Saturday, February 2, 2008

Santa Barbara International Film Festival 2008: Recap

Latino Cinemedia (sidebar): "Imitation" is a Canadian film (directed by Federico Hidalgo) with much to recommend it, especially the performance by lead actress Vanessa Bauche who creates a complex, interesting lead character. Teresa (Bauche) has traveled from Mexico to Montreal in search of the husband who left her. Working as a cleaning lady and seamstress, she is angry and depressed but meets a local (Jesse Aaron Dwyre) who befriends her and offers to help her search for her husband.
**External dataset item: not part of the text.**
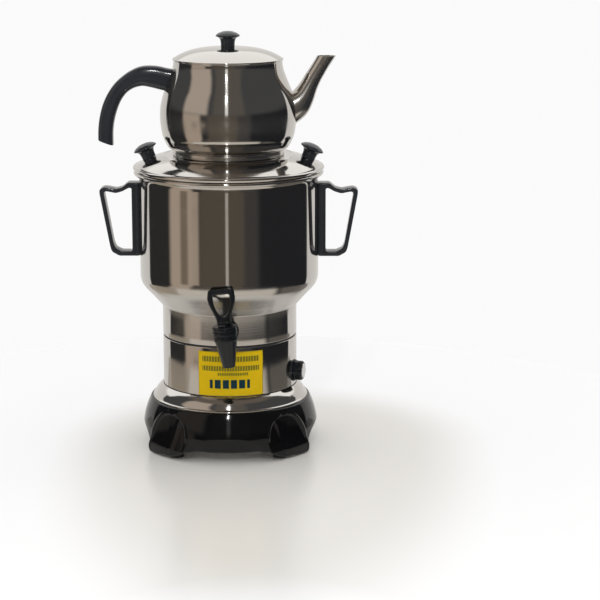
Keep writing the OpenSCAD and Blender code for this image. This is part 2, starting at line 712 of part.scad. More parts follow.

The story is muddled and confusing, unfortunately, which detracts from the excellent performances.

Documentary: "In the Company of Actors" is an exhilarating look behind the scenes of an Australian production of "Heda Gabler". Starring the exquisite Cate Blanchett and the fabulous Hugo Weaving, the documentary gives us fascinating glimpses into rehearsals, lighting and staging details and scenes from the production, as well as interviews with the director and actors. A must see for anyone who loves theater.

Santa Barbara Filmmakers: "We Played Marbles: Remembering a Stolen Childhood", another outstanding documentary, features interviews with 11 Holocaust survivors from Austria, Poland and Germany. Chilling details of their experiences as children during this horrifying time in history make the Holocaust become heartbreakingly personal, and even though the editing is a bit choppy the power of these survivors' stories is undeniable.

Independent Features: "Goliath" brings a quirky, surprisingly touching and funny twist to the story of an unhappy guy whose marriage is ending, job is depressing and cat is missing. Writer/director/lead actor David Zellner brings us an entertaining tale, making the lead character's loneliness and anger hilarious and poignant all at the same time. Though the story doesn't necessarily lend itself to laughs, Zellner finds the humor in little, every day details (such as David running an electric can opener at the open window in an attempt to locate the missing cat).